**Recorded data:**
========

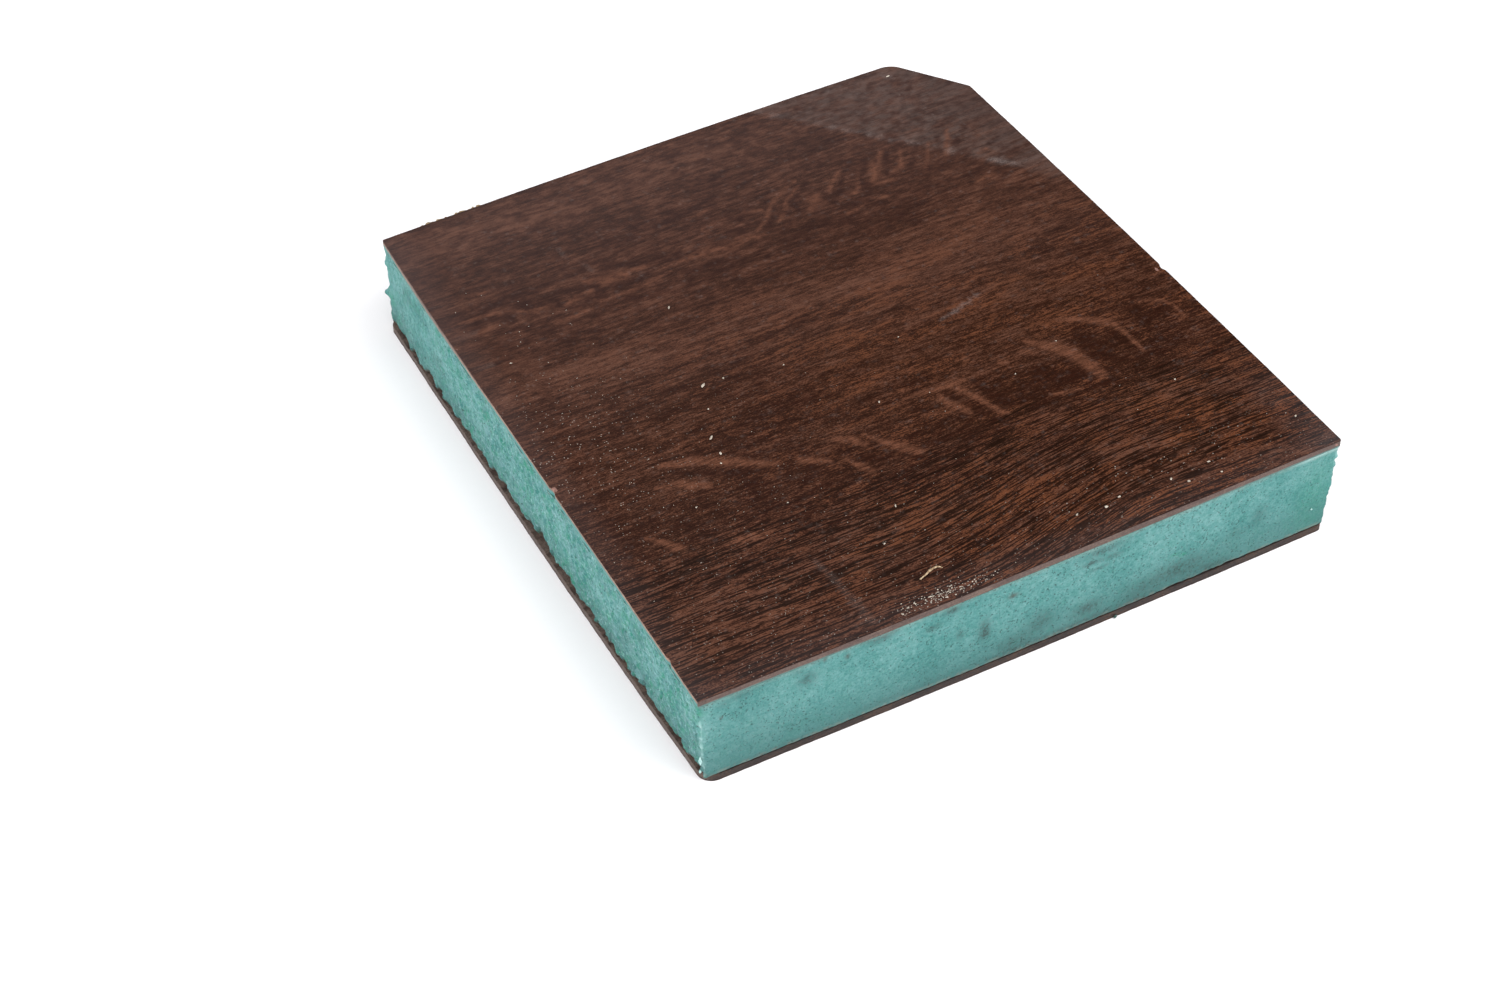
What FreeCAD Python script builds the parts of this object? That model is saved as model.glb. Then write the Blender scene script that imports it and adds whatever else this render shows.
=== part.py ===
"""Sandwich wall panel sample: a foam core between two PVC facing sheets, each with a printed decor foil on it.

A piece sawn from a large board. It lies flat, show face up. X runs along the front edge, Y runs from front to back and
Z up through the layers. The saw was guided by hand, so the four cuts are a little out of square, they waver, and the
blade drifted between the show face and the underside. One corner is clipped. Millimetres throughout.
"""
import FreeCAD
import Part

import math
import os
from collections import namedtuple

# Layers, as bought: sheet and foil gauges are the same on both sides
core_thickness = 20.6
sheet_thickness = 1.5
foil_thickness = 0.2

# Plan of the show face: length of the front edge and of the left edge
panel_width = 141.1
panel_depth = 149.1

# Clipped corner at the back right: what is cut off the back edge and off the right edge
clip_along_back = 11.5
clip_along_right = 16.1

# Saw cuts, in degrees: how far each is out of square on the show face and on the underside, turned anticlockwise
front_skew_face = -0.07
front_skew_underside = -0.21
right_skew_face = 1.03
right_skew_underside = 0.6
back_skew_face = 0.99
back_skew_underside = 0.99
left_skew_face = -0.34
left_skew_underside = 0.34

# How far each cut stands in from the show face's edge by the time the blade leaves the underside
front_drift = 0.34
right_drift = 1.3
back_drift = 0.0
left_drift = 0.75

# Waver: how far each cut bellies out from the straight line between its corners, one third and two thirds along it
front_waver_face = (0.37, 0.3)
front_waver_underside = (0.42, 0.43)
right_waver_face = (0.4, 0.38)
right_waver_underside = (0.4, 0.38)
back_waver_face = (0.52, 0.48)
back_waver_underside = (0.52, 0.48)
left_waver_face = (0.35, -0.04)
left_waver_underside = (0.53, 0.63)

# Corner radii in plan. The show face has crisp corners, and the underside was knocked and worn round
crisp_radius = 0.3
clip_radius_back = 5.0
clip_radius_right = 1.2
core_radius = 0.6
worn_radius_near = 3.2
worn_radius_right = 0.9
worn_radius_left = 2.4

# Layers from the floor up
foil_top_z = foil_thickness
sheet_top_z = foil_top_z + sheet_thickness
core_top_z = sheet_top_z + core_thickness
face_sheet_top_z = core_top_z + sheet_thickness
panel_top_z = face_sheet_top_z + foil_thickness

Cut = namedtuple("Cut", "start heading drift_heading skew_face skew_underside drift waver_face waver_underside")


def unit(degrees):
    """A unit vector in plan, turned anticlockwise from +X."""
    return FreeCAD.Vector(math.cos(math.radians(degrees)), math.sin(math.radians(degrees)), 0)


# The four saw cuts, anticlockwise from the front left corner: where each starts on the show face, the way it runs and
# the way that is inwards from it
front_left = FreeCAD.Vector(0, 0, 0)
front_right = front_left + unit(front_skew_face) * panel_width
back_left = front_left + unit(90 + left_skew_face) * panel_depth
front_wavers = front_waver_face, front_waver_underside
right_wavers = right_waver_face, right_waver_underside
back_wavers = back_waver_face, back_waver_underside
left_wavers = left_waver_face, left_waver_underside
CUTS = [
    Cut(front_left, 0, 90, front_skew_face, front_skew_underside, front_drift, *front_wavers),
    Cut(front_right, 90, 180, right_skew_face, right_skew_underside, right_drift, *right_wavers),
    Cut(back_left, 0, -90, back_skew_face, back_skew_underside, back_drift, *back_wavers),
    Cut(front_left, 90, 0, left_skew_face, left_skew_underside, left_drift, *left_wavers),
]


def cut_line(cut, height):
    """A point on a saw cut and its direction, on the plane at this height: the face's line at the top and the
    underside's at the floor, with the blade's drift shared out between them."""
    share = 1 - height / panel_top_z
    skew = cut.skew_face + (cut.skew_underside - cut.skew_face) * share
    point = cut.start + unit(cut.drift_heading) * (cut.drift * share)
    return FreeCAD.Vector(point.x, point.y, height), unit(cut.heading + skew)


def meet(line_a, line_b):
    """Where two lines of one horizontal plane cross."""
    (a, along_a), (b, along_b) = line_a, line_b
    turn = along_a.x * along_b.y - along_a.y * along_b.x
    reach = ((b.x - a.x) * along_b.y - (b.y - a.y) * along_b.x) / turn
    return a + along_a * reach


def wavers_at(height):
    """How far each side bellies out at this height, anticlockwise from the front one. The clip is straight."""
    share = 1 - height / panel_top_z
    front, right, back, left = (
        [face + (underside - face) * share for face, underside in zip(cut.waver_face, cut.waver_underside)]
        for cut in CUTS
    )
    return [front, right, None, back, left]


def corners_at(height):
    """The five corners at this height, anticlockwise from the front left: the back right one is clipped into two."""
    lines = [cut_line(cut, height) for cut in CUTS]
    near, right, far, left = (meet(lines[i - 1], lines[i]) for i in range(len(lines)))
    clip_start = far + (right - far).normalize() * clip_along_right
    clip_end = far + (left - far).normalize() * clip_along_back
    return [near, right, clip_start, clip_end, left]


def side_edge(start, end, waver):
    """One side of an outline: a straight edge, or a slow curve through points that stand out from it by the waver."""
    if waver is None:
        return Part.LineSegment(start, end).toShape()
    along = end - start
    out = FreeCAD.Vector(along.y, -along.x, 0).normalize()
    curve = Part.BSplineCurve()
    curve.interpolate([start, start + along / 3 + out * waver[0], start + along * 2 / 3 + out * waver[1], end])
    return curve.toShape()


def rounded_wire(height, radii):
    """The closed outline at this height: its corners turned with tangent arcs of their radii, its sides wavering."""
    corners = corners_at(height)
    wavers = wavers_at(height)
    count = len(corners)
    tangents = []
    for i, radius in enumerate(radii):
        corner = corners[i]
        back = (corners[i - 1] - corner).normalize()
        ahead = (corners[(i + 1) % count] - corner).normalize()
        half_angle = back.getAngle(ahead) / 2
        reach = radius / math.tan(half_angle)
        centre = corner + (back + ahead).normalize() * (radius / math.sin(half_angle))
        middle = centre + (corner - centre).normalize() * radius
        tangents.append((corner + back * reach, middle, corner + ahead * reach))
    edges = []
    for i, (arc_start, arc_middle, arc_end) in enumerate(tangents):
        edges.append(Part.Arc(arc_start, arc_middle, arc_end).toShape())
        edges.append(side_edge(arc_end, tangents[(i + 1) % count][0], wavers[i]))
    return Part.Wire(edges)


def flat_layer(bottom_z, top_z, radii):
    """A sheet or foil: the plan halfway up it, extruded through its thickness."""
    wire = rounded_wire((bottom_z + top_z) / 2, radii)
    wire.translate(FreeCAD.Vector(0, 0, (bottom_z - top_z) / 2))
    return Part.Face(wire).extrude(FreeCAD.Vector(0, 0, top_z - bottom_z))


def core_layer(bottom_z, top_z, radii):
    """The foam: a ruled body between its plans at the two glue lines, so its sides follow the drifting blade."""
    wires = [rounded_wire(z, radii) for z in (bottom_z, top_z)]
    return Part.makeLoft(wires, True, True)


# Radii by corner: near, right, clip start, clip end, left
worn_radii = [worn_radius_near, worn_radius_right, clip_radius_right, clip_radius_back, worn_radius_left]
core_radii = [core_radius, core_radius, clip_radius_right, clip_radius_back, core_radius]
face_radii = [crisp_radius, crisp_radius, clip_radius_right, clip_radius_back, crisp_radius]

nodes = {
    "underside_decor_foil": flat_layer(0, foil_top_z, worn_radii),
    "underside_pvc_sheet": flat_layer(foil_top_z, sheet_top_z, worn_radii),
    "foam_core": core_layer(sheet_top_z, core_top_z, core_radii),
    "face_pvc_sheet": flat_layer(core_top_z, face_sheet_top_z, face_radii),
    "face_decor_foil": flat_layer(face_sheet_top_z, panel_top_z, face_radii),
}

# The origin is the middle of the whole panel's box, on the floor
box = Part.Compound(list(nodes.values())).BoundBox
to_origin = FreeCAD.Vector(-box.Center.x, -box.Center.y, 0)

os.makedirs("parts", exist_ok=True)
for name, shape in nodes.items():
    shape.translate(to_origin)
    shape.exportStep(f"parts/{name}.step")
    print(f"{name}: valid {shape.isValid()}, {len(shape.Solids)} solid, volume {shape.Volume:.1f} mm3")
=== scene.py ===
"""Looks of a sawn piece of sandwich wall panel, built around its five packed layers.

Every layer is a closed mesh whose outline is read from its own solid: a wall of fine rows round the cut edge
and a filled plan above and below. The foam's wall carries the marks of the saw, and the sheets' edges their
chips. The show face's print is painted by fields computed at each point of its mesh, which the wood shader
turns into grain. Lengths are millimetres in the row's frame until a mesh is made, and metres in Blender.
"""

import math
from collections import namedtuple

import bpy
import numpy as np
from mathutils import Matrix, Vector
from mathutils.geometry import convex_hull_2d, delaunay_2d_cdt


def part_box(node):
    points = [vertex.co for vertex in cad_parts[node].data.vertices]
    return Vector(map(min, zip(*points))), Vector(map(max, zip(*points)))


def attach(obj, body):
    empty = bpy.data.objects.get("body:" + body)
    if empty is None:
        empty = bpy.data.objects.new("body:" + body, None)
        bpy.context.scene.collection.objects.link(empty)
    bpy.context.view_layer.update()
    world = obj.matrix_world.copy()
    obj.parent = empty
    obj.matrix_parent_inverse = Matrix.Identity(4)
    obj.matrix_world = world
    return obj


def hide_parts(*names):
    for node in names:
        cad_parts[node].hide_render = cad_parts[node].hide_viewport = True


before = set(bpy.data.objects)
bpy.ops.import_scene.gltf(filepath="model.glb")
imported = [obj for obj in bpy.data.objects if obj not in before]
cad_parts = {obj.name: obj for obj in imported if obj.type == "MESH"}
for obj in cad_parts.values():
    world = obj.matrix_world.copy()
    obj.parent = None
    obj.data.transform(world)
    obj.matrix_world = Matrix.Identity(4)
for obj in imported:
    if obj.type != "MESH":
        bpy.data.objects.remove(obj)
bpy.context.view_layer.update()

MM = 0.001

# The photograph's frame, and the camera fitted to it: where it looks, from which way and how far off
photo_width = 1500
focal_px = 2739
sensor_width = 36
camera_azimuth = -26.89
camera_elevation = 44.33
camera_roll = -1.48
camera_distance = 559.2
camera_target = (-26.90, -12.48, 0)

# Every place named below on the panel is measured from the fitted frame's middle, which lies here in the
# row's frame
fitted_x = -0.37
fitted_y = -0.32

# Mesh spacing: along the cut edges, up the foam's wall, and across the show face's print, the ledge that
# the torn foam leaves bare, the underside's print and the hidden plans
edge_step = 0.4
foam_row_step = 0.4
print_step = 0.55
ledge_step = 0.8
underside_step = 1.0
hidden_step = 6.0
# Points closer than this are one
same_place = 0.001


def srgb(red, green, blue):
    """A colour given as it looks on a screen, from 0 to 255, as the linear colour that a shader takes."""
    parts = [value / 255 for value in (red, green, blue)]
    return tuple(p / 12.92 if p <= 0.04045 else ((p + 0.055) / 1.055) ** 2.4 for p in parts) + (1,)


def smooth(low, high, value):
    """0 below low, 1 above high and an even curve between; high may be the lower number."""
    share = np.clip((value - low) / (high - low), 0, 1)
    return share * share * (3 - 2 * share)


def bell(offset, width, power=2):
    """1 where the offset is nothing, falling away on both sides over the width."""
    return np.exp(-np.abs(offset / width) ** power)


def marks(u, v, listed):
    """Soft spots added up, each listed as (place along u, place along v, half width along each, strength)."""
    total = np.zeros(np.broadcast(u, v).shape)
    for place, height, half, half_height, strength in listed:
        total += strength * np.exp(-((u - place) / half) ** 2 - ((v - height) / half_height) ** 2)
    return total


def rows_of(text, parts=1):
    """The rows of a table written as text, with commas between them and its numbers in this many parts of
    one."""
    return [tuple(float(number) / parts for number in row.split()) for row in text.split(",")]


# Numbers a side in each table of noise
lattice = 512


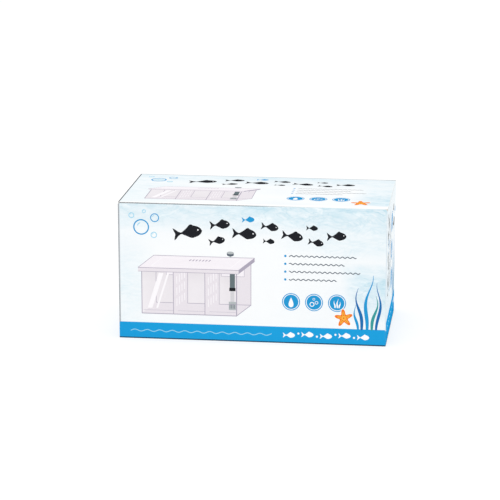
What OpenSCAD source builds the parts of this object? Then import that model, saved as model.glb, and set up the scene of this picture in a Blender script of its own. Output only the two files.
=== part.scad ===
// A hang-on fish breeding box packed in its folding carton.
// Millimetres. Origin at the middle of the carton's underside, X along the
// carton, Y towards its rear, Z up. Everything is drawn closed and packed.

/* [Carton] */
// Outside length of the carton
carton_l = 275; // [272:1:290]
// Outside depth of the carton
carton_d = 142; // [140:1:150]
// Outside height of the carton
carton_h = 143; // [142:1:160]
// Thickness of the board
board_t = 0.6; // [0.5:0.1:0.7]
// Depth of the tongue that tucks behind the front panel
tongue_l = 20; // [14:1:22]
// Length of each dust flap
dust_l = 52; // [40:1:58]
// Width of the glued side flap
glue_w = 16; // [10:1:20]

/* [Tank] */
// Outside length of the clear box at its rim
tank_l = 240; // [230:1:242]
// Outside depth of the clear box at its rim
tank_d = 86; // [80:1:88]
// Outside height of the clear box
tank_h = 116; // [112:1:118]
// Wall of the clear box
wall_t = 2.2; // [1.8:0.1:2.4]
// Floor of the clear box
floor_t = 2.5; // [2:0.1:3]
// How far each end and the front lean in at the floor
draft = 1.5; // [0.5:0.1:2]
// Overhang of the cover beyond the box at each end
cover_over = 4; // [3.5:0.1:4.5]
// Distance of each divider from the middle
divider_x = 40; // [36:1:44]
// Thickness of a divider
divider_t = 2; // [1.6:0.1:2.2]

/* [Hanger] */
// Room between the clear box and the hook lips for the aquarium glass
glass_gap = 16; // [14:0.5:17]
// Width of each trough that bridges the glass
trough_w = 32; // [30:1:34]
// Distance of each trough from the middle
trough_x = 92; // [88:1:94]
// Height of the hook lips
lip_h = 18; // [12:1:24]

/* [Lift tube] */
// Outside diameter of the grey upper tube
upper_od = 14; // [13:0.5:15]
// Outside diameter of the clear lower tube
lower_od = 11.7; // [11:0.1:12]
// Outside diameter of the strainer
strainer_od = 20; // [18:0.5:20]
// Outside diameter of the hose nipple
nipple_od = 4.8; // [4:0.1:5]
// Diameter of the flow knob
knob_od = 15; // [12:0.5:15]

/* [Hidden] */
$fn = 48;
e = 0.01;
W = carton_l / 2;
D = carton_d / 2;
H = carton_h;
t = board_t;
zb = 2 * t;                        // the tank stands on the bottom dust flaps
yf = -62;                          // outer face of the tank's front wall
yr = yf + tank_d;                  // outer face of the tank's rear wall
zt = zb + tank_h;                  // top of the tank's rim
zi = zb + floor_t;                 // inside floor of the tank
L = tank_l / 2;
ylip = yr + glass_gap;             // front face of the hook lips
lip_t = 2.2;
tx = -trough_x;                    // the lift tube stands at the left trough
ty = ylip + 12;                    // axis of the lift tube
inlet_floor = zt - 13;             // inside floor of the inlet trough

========

**Short problem:**
Reproduce only the lines from the top of the material through the one bearing "left_skew_underside = 0.34", each exactly as it stands.

**Result of the task:**
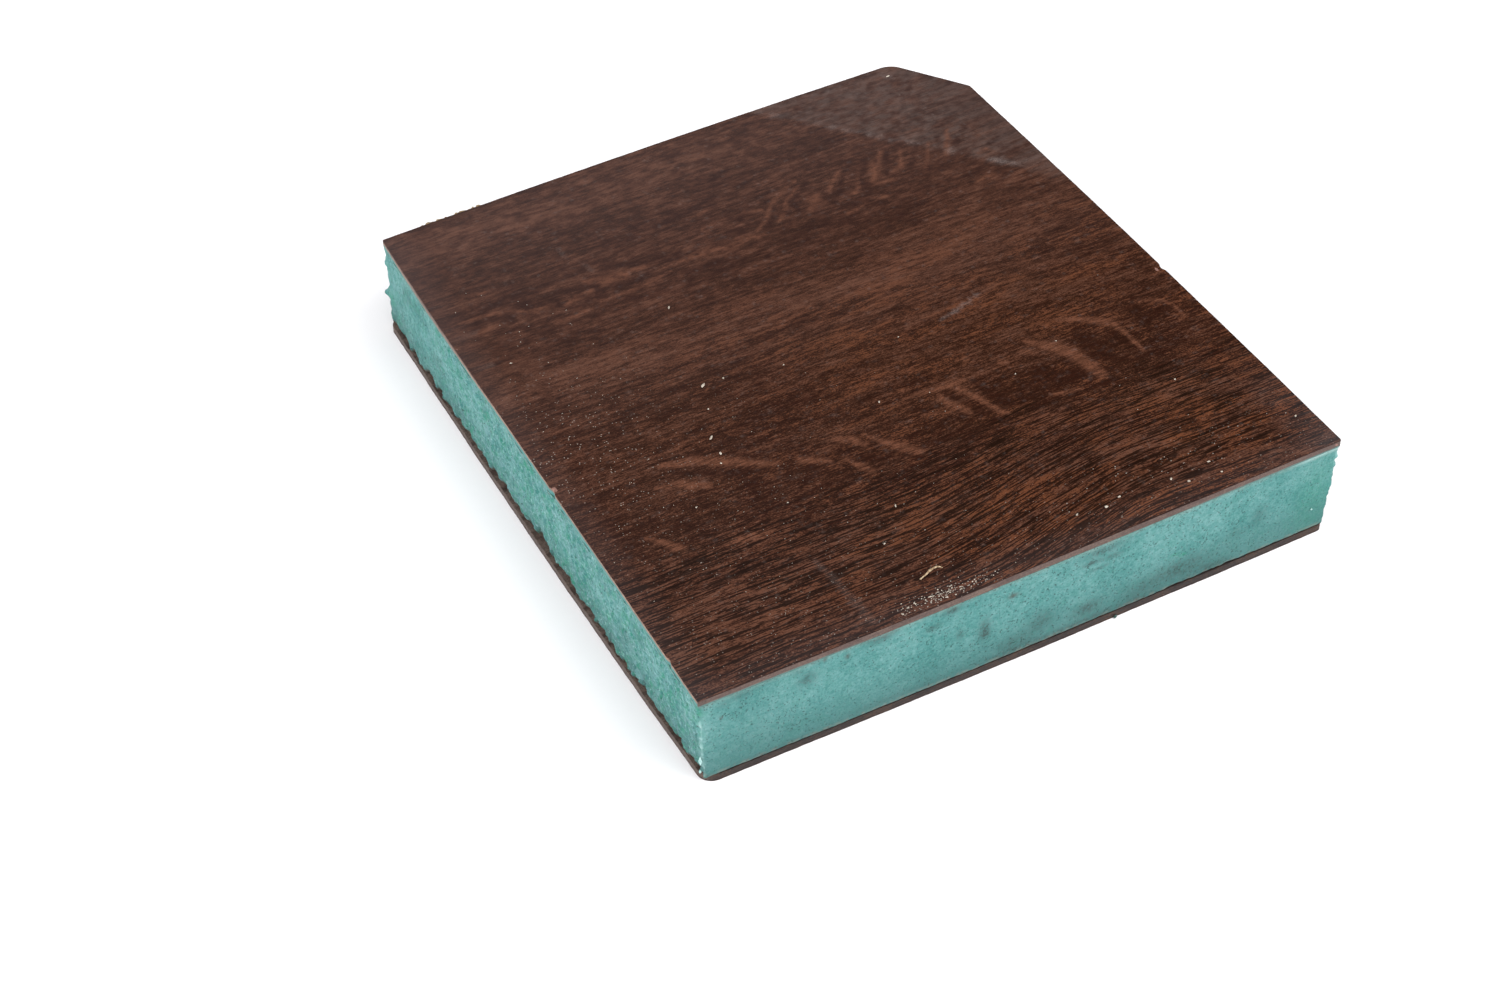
What FreeCAD Python script builds the parts of this object? That model is saved as model.glb. Then write the Blender scene script that imports it and adds whatever else this render shows.
=== part.py ===
"""Sandwich wall panel sample: a foam core between two PVC facing sheets, each with a printed decor foil on it.

A piece sawn from a large board. It lies flat, show face up. X runs along the front edge, Y runs from front to back and
Z up through the layers. The saw was guided by hand, so the four cuts are a little out of square, they waver, and the
blade drifted between the show face and the underside. One corner is clipped. Millimetres throughout.
"""
import FreeCAD
import Part

import math
import os
from collections import namedtuple

# Layers, as bought: sheet and foil gauges are the same on both sides
core_thickness = 20.6
sheet_thickness = 1.5
foil_thickness = 0.2

# Plan of the show face: length of the front edge and of the left edge
panel_width = 141.1
panel_depth = 149.1

# Clipped corner at the back right: what is cut off the back edge and off the right edge
clip_along_back = 11.5
clip_along_right = 16.1

# Saw cuts, in degrees: how far each is out of square on the show face and on the underside, turned anticlockwise
front_skew_face = -0.07
front_skew_underside = -0.21
right_skew_face = 1.03
right_skew_underside = 0.6
back_skew_face = 0.99
back_skew_underside = 0.99
left_skew_face = -0.34
left_skew_underside = 0.34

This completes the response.